PCI-Express is rapidly gaining momentum in the PC and embedded systems industries. The architecture provides a very high data bandwidth with fewer signals than PCI-X and a switch fabric architecture to reduce bottlenecks that a shared bus architecture has. The PCI-Express cable specification is currently being ratified and this will be a huge leap forward. The specification is using the IPass connectors from Molex. The cable specification allows for a high data bandwidth connection between systems that are up to 7 m apart. One huge potential application that I see is the use of the processing power of the PC in traditionally embedded applications. There are off the shelf PCI-Express cable expansion adapter cards made by One Stop Systems.
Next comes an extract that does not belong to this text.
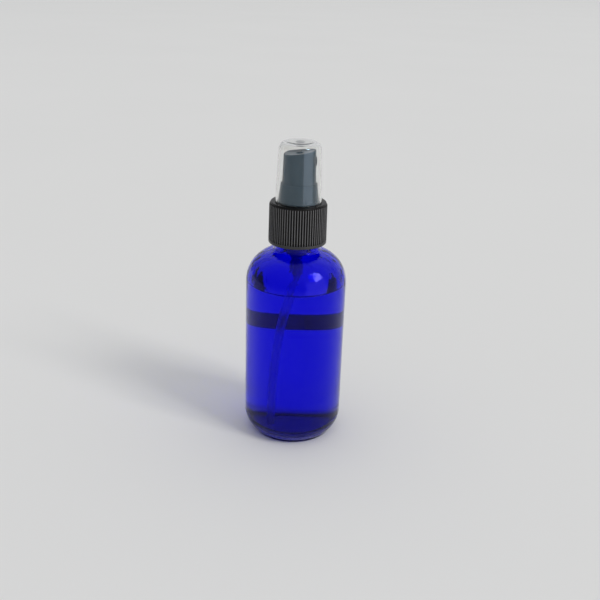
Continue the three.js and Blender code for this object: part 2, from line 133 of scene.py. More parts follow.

These cards can plug into the PCI-Express slot of a PC and allow you to connect a cable between your embedded system hardware and the PC. The adapter cards come both with and without redrivers in various PCI-Express widths (x4, x8). The redriver chips are made by Pericom, and support programmable preemphasis and equalization. One important reason that this type of architecture could catch on in embedded systems designs is less development time. All the hardware for the processing power is off the shelf in the PC, software can be quickly created on the PC, and all major FPGA vendors are providing PCI-Express cores for their FPGAs to provide an interface to the embedded system hardware. Xilinx and Lattice are both providing embedded hard cores for their current FPGA offerings, further reducing development cost and unit cost.
Update 11-10-2008
On an actual project a couple of years ago we had intended to use the One Stop Systems PCI-e cable expansion adapter card but had difficulty do to a bug in the Pericom redriver chips. The redriver chips did not work with certain PCI-e devices, including the Altera PCI-e core. The solution was to use a cable adapter card with a PCI-e bridge on it. The downside of this architecture is that it adds the latency of one PCI-e bridge device in the communication path. Cyclone Microsystems makes PCI-e hardware including large chassis switch fabrics that use PCI-e cable adapter cards that they also make.